Jeremie Frimpong's performances have also stood out. He was previously used mostly as a right winger or a number 10, but since Alonso's arrival he has played as a right wing-back who gets up and down the flank impressively. This change has helped Alonso pin the opposition’s full-backs and create space inside for his number eights or wide forwards to operate in (below). When Leverkusen build on the right, Frimpong stays high up the pitch in wide attacking positions he is more than comfortable in.
Moussa Diaby is another Alonso success story. The French forward is making the most of the attacking freedom his coach has given him, ending up almost as a lone striker despite starting on the right. His work without the ball also stands out; he has been crucial to Alonso’s preferred high press.
On which note, Leverkusen have gone from being a team that mainly dropped into a mid-block out of possession, with players making recovery runs to slow the opposition down, to pressing their opponents from the start of their build-up.
They do so with three players pushing up high on the edge of the opposition box. The wing-backs push up to press the opposition’s full-backs/wing-backs (below), and the two remaining central midfielders remain ready to shuffle to support the press on whichever side the opposition play. The three centre-backs defend on the front foot, ready to jump out and compete for any direct balls into midfield.

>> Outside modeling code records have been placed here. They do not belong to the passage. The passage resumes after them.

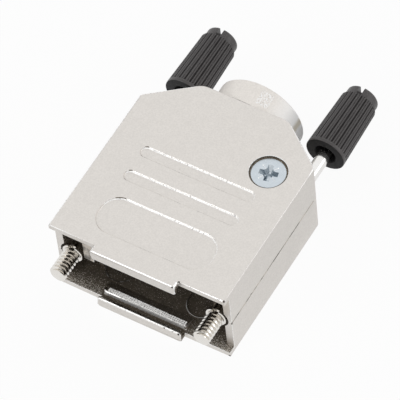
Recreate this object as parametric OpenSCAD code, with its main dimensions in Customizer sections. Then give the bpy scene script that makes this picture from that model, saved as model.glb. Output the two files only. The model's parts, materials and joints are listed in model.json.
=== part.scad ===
// Die-cast metal hood for a 9-way D-subminiature connector.
// Two half shells, alike but for one web, close round the connector's flange and its
// cable. One countersunk screw goes in from each side, and two long thumbscrews,
// held captive in side channels, fix the connector to its mate.
// Frame: X runs across the hood, Y from the connector end to the cable end, Z up.
// Y = 0 is the front end of the side walls. Z = 0 is the underside.

/* [Shells] */
// Width over the side walls
body_w = 30.4; // [30:0.1:38]
// Height over both half shells
body_h = 14.8; // [14.8:0.1:18]
// Length of the straight side walls
side_l = 26; // [25:0.5:34]
// Length of the sloping shoulders, measured along Y
shoulder_l = 5.9; // [5:0.1:7.5]
// Width of the rear end, between the shoulders
rear_w = 15; // [14.8:0.1:18]
// Thickness of the side, shoulder and rear walls
wall_t = 1.3; // [1.1:0.05:1.5]
// Thickness of the top and bottom plates
plate_t = 1.05; // [0.9:0.05:1.3]
// Radius of the corners where the side walls meet the shoulders
shoulder_r = 1; // [0.5:0.1:2]
// Radius of the corners where the shoulders meet the rear end
rear_r = 3; // [1:0.1:3.5]
// Depth of the rebate that locks one half shell into the other
rebate_h = 0.6; // [0.4:0.05:1]
// Play all round a lip in its rebate
rebate_gap = 0.1; // [0.05:0.05:0.2]

/* [Connector mouth] */
// How far the plates stand in front of the side walls
plate_lead = 1.3; // [1.2:0.05:2]
// Width of the clip on each plate that holds the flange
clip_w = 14.7; // [10:0.1:16]
// How far the clip stands in front of its plate
clip_lead = 1.2; // [0.8:0.1:2]
// Height of the clip, from the outside of its plate
clip_h = 2.2; // [1.6:0.05:2.3]
// Thickness of the clip's wall
clip_t = 0.5; // [0.4:0.05:0.7]
// Radius of the corners of the clip's face
clip_r = 0.5; // [0.2:0.05:0.8]
// Width of the slot between the clip and the rib, for the flange
flange_slot = 1.2; // [0.9:0.05:1.3]
// Width of the contact rib behind the flange
rib_w = 14.6; // [10:0.1:16]
// Length of the contact rib along Y
rib_l = 1; // [0.8:0.1:1.6]
// Height of the contact rib, from the outside of its plate
rib_h = 2.3; // [1.8:0.05:2.6]
// Length of the slope behind the contact rib
rib_slope = 1.4; // [0.8:0.1:1.6]

/* [Cable end] */
// Outer diameter of the round collar
collar_d = 14.7; // [13:0.1:14.7]
// Length of the collar behind the rear wall
collar_l = 3.9; // [2:0.1:8]
// Diameter of the cable entry
entry_d = 10.4; // [8:0.1:11.5]
// Width of the chamfer on the rim of the collar
collar_chamfer = 0.4; // [0.2:0.1:0.8]

/* [Outside recesses] */
// Depth of the recesses in the plates
recess_depth = 0.3; // [0.1:0.05:0.45]
// Distance of the large recess from the front end of the side walls
pad_y = 1.4; // [1:0.1:3]
// Length of the large recess along Y
pad_l = 6.8; // [6.5:0.1:8]
// Width of the large recess
pad_w = 19.7; // [12:0.1:20]
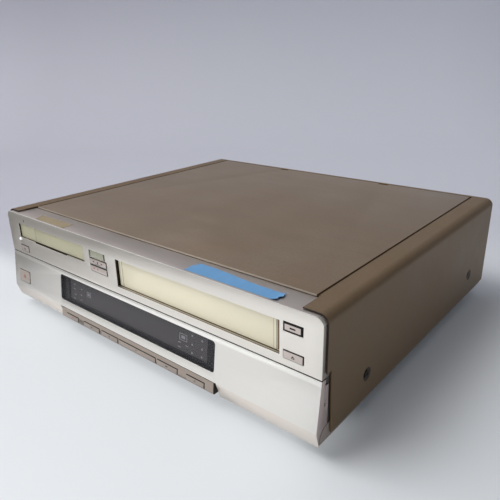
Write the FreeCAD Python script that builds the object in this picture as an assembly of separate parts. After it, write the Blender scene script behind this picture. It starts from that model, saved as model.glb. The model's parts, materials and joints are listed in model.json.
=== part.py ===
import FreeCAD
import Part
import math
import os

from FreeCAD import Vector

# Two-slot cassette deck: a small digital slot on the left and a large slot on the right.
# Millimetres. X to the right, Y to the back, Z up. The origin is on the floor, under the
# middle of the whole object. Heights that end in _drop are measured down from the cover's top.

# Casing
height = 117.0
depth = 358.0
sheet = 1.0
foot_height = 13.0
cover_edge_height = 16.9
cover_corner_radius = 8.0
rear_reach = 6.0
rear_panel_inset = 4.0
fit_gap = 0.5
running_gap = 0.05
hinge_gap = 0.3

# Inlaid plate on top
shoulder_width = 22.1
groove_width = 2.2
plate_depth_step = 1.6
plate_front = 25.8
plate_rear_margin = 4.0
plate_notch_centres = (-75.0, 82.0)
plate_notch_width = 13.0
plate_notch_depth = 4.0

# Upper fascia, laid out from left to right as margin, slot, column, slot, margin
left_margin = 22.3
middle_column = 51.9
right_margin = 36.8
panel_inset = 1.5
panel_top_drop = 1.7
panel_corner_radius = 7.0
panel_depth = 14.0
split_drop = 49.3
split_gap = 1.0
skin = 2.4
strip_inset = 21.7
cover_setback = 3.7
lower_setback = 11.0
cover_step_rise = 4.1

# Large cassette slot
vhs_slot_width = 190.0
vhs_slot_height = 27.9
vhs_slot_drop = 14.1
vhs_door_recess = 3.6
vhs_door_thickness = 2.6
vhs_door_groove_inset = 5.0
vhs_cassette_depth = 104.0

# Small cassette slot
dv_slot_width = 126.0
dv_slot_height = 16.6
dv_slot_drop = 13.1
dv_lip_width = 63.0
dv_lip_drop = 1.2
dv_door_recess = 1.8
dv_door_thickness = 2.2
dv_cassette_depth = 78.0
slot_wall = 1.6
door_groove = 0.5

# Flap
flap_slope = math.radians(7.29)
flap_tip_height = 11.0
flap_tip_setback = 1.3
pivot_setback = 9.5
pivot_z = 15.5
pin_radius = 2.0
nose_radius = 10.5
heel_setback = 25.5
cheek = 2.4
cheek_depth = 9.0
arm_width = 4.0
arm_inset = 5.2
window_width = 227.3
window_bar = 8.7
window_centre = -0.9
window_top_gap = 5.0
window_radius = 3.0
window_thickness = 2.6
window_sink = 0.4

# Button strip under the window
strip_end = 10.2
strip_foot_height = 15.4
strip_gap_side = 2.4
strip_overlap = 0.2
strip_wall = 1.6
key_widths = (20.8, 26.2, 25.9, 53.4, 26.1, 21.2)
key_spaces = (11.1, 4.2, 2.4, 3.0, 11.9)
key_row_centre = -0.7
key_names = ("record_key", "rewind_key", "stop_key", "play_key", "forward_key", "pause_key")
key_height = 4.3
key_brow = 4.8
key_gap = 0.4
key_stroke = 1.0
key_rise = 0.6
key_proud = 0.35
switch_gap = 0.6

# Push buttons and lamps on the fascia: place from its edge or slot, width, top drop, bottom drop.
# The last three sizes have a height and a rise over the edge or crease below instead of drops.
dub_in_size = (10.6, 26.4, 22.3, 27.6)
dub_out_size = (10.6, 26.4, 29.6, 35.2)
dub_lamp_size = (10.6, 24.8, 14.5, 20.4)
picture_size = (3.9, 16.0, 13.9, 20.6)
dv_eject_size = (20.1, 16.0, 6.2, 3.6)
vhs_eject_size = (3.9, 16.6, 5.9, 6.4)
power_size = (11.5, 21.6, 13.0, 8.1)
status_lamp_place = (21.1, 32.1)
status_lamp_radius = 1.6
button_gap = 0.6
button_stroke = 1.2
button_proud = 0.5
button_length = 9.0
flange_overlap = 0.9

# Jog dial and shuttle ring behind the flap: inset from the right edge, drop
dial_place = (61.5, 74.5)
dial_radius = 12.5
dial_setback = 2.6
dial_thickness = 5.0
dial_shaft_length = 16.4
dial_shaft_radius = 3.0
dial_collar_wall = 2.0
finger_radius = 6.0
ring_radius = 18.5
ring_gap = 0.4
ring_thickness = 5.6
ring_web = 1.2

# Carcass
pan_thickness = 1.2
pan_wall_height = 47.0
dimple_depth = 1.5
inner_panel_setback = 12.0
inner_panel_thickness = 2.0
board_thickness = 1.6
board_height = 9.0
front_screw_place = (64.9, 39.2)
rear_screw_place = (55.5, 41.7)
rear_screw_inset = 19.0
foot_radius = 15.0
foot_inset = 50.0
front_foot_setback = 48.0
rear_foot_inset = 43.0

# Display behind the window
display_margin_x = 13.0
display_margin_z = 1.7
display_thickness = 7.0
shelf_thickness = 1.5

# Sockets, with heights above the floor
jack_radius = 4.2
jack_bore = 1.6
jack_heights = (85.0, 69.0, 53.0)
jack_xs = (-60.0, -38.0, 20.0, 42.0)
front_jack_drop = 72.0
front_jack_insets = (23.5, 39.5, 55.5, 73.5)
aerial_radius = 4.7
mini_din_places = ((-82.0, 77.0), (-82.0, 57.0), (64.0, 77.0))
digital_place = (-82.0, 41.0)
aerial_places = ((120.0, 87.0), (120.0, 69.0), (148.0, 87.0), (148.0, 69.0))
inlet_inset = 21.4
inlet_height = 33.0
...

If they fail to win the ball high, Leverkusen look to lock play over by the touchline, with the wide players aggressively pressing the ball and the striker doing his best to prevent play being switched. When Alonso’s side do win the ball back, this approach means they are closer to goal and have a better chance of scoring following a turnover. In all, Leverkusen appear a far better team at both ends of the pitch with Alonso at the helm.